Rubenhold’s edition starts out with an informative and interesting introduction which puts the List into its historical context. Harris’s List was not written by a man named Harris at all, but by an Irish poet named Samuel Derrick who had fallen on hard times and needed to find a way to keep himself out of debtor’s prison. Jack Harris was a notorious London pimp who allowed Derrick the use of his influential name and his extensive list of contacts in return for a one time fee, and so he only became bitter while Derrick became increasingly wealthy.
The entries on each girl provide a surprising amount of detail, and they are often miniature character studies rather than just bawdy adverts promising pleasures. Obviously there is physical description and a summary of which particular tastes a girl caters to along with her prices (as a rule, the more specialised the tastes, the higher the price) but there are also details such as how she came into ‘the public life‘ as the List euphemistically terms it. In some cases, the writer expresses sympathy for a girl who has been led astray by a man and is forced to turn to this particular line of work, as in the case of Miss Char-ton:
This is an old observation, but certainly a true one, that some of the finest women in England are those, who go under the denomination of ladies of easy virtue. Miss C- is a particular instance of the assertion; she came of reputable parents, bred delicately, and her education far superior to the vulgar; yet the address of a designing villain, too soon found means to ruin her; forsaken by friends, pursued by shame and necessity; she had no other alternative, than to turn -, let the reader guess what. – She was long a favourite among the great, but some misconduct of hers, not to be accounted for, reduced to the servile and detestable state of turning common. She is a fine figure, tall and genteel, has a fair round face, with a faint tinge of that bloom she once possessed, is rather melancholy, ’till inspired with a glass, and then is very entertaining company. (pp. 56-57)
In others, girls appear to bring about their own falls through their lusty natures and to thoroughly enjoy doing so, like Miss Jo-es:
This lady was born in the country, but the circumstances of her parents, when she was sufficiently grown up, obliged them to send her into London to get a livelihood, she was not long before she got a place in St. James’s Market, where, whither, by being accustomed to see the poor lambs bleed, or rather a desire of becoming a sacrifice to the goddess of love, is left for the reader to judge, but she was shortly found stabbed to the heart in the most tender and susceptible part of her body, in short she was unable to withstand the powerful impulse of nature any longer, so was ravished with her own consent, at the age of sixteen; her mistress on the discovery, thought proper to send her going, for fear her good man should take it in his head to kill the lamb over again. She began now to show the bent of her inclinations, she listed under the banners of Cupid, and marched at the head, being of a courageous disposition, and always ready to obey standing orders, she had great success, and often made the enemy to yield, by which means she gained no inconsiderable share of spoil, but her charitable disposition, (being always ready to relieve the naked and needy) soon reduced her. (pp. 69-70)

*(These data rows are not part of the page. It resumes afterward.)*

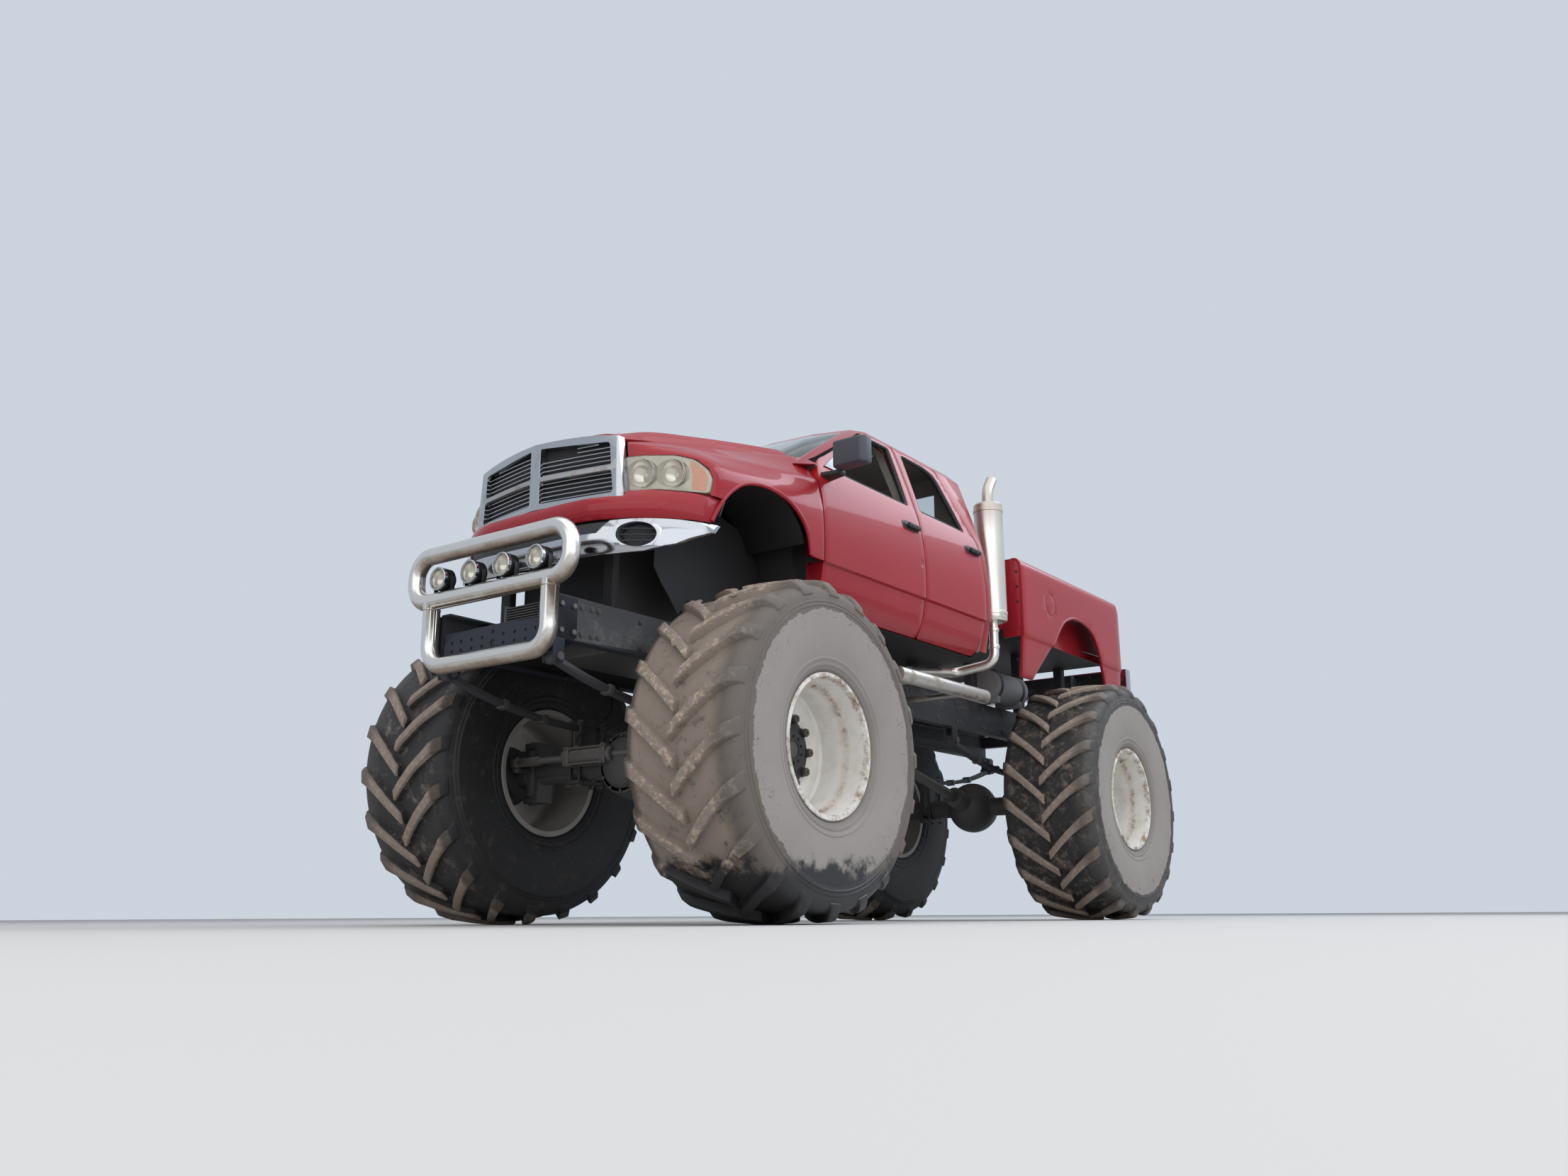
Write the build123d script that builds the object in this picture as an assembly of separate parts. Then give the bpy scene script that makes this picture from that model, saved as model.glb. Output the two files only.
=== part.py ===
from build123d import *
import math
import os

os.makedirs("parts", exist_ok=True)

# A crew-cab pickup body on a heavy truck chassis with large lugged tyres.
# Millimetres. X runs forward, Y to the left, Z up from the ground.
# The origin is on the ground under the middle of the truck.

# Stance and wheels
wheelbase = 4200.0
front_axle_x = 2130.0
track = 2120.0
tyre_radius = 920.0
tyre_width = 764.0
tread_width = 600.0
lug_count = 20
lug_height = 50.0
lug_width = 66.0
lug_sweep = 19.0
tyre_facets = 30
cavity_facets = 12
bead_radius = 372.0
rim_flange_radius = 395.0
rim_width = 686.0
rim_wall = 12.0
rim_flange = 12.0
rim_seat_length = 110.0
rim_well_start = 140.0
rim_well_depth = 26.0
disc_offset = 40.0
disc_thickness = 16.0
hub_radius = 132.0
hub_reach = 62.0
stub_radius = 45.0
running_clearance = 0.3

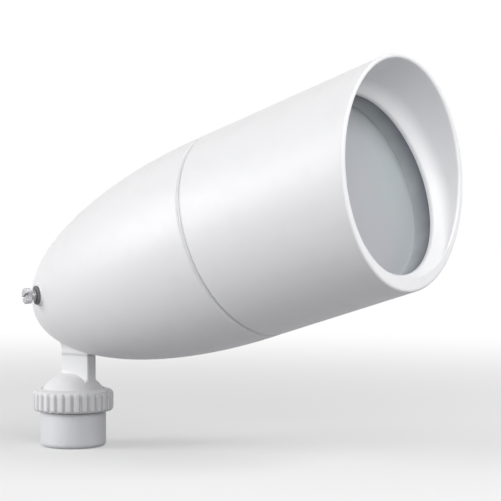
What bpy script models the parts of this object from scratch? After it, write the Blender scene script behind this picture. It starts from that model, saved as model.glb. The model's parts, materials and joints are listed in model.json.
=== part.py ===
"""Landscape floodlight: a die-cast bullet floodlight for a PAR38 lamp, on a clamped swivel.

Metres, +Z up. The origin is the centre of the hub's bottom face, where the fixture screws onto a
conduit nipple. The lamp looks along +X and up by OPTIC_PITCH.

Two frames are used. UPRIGHT is the world frame, for the hub, the nut and the arm. OPTIC has its
origin at the centre of the seam between hood and rear housing, +Z forward along the lamp's axis,
+X down and +Y to the fixture's left side.
"""
import math

import bmesh
import bpy
from mathutils import Matrix, Vector

MM = 0.001
GAP = 0.3 * MM                       # between pieces that touch

# Where the optical axis lies
OPTIC_PITCH = math.radians(18.0)
SEAM_CENTRE = Vector((0.149, 0.0, 0.150))
UPRIGHT = Matrix.Identity(4)
OPTIC = Matrix.Translation(SEAM_CENTRE) @ Matrix.Rotation(math.pi / 2 - OPTIC_PITCH, 4, "Y")

# Rear housing: half an ellipse turned about the optical axis
SEAM_RADIUS = 69.2 * MM
HOUSING_LENGTH = 184.5 * MM
HOUSING_WALL = 3.2 * MM

# Hood
HOOD_TAPER = 0.018                   # growth of the radius per unit of length
SEAM_GAP = 0.6 * MM
RIM_CENTRE = 125.6 * MM              # where the slanted mouth crosses the optical axis
RIM_SLANT = math.radians(14.2)
RIM_INNER_RADIUS = 66.8 * MM         # inside the mouth, at RIM_CENTRE
RING_BORE_RADIUS = 59.2 * MM         # flared ring in front of the lens
RING_BORE_FRONT = 105.0 * MM
RING_BORE_BACK = 102.5 * MM
RING_EDGE_RADIUS = 65.0 * MM
RING_EDGE = 112.0 * MM
HOOD_BORE_RADIUS = 66.0 * MM
SPIGOT_RADIUS = 65.4 * MM            # plugs into the rear housing
SPIGOT_BORE_RADIUS = 62.4 * MM
SPIGOT_LENGTH = 16.0 * MM

# Lens and what holds it
LENS_SEAT_RADIUS = 64.0 * MM
LENS_RADIUS = 62.8 * MM
LENS_FRONT = 90.4 * MM
LENS_THICKNESS = 4.0 * MM
LENS_CROWN = 1.6 * MM                # how far its middle bulges forward
GASKET_BORE_RADIUS = 59.7 * MM
CUSHION_THICKNESS = 1.0 * MM
SNAP_RING_HEIGHT = 2.2 * MM
SNAP_RING_GROOVE_RADIUS = 65.2 * MM
SNAP_RING_INNER_RADIUS = 60.4 * MM
SNAP_RING_MOUTH = 9.0 * MM

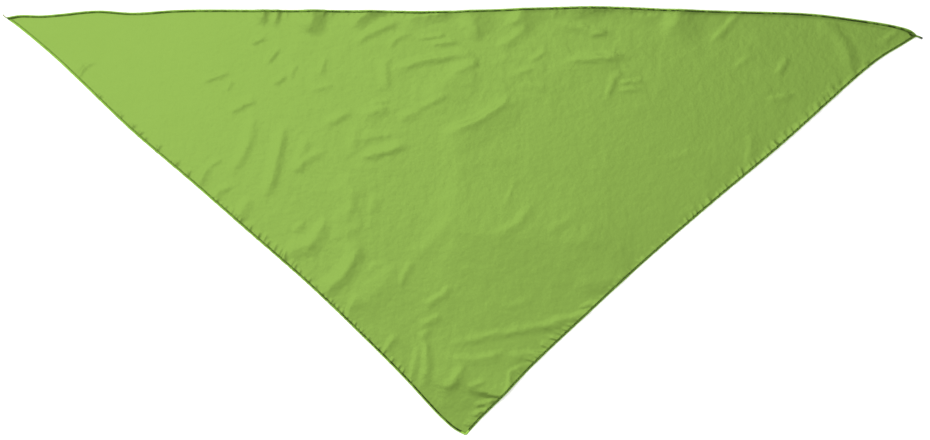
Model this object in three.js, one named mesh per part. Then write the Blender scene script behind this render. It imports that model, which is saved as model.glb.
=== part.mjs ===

As you can see, this book contains euphemisms a-plenty. At times it felt like reading one of Shakespeare’s dirtier plays, the amount of veiled references to sex, body parts, prostitutes and plenty of less orthodox sex acts there were. As a social and cultural historian this must be a fascinating book to examine.
However, it might not come as a shock to learn that I am not a jolly Georgian gentleman out looking for a good time, and so consequently a lot of these descriptions started to blur into one after a while. They were interesting, and the book itself is fascinating because of what it is, but there were just too many of them without anything to break them up for it to be a riveting read. In the final section of the book which looks at excerpts from outside 1793 the girls are grouped together by type (red heads, foreign beauties, buxom etc.) and I think I might have enjoyed it more had the whole book been arranged like this with some sort of commentary from the author accompanying each section. I know Rubenhold has written two other books on the subject: The Covent Garden Ladies: Pimp General Jack and the Extraordinary Story of Harris’s List and The Harlot’s Handbook, both of which sound as though they are more along those lines, using the List as a means of illustrating a point rather than as the raison d’etre of the book. I’ll definitely be on the lookout for these as this has proven to be an unexpectedly fascinating topic.
Harris’s List of Covent Garden Ladies: Sex in the City in Georgian Britain by Hallie Rubenhold. Published by Tempus, 2005, pp. 158. First edition.
2 Responses to “‘Harris’s List of Covent Garden Ladies’ by Hallie Rubenhold”
Comment from oldenglishrose
Time May 20, 2011 at 11:48 am
It is an interesting area of history that I’ve not really thought about before. I see more books on the horizon…
Comment from Stephanie
Time May 19, 2011 at 3:52 pm
This sounds so good! Stuff like this really intrigues me.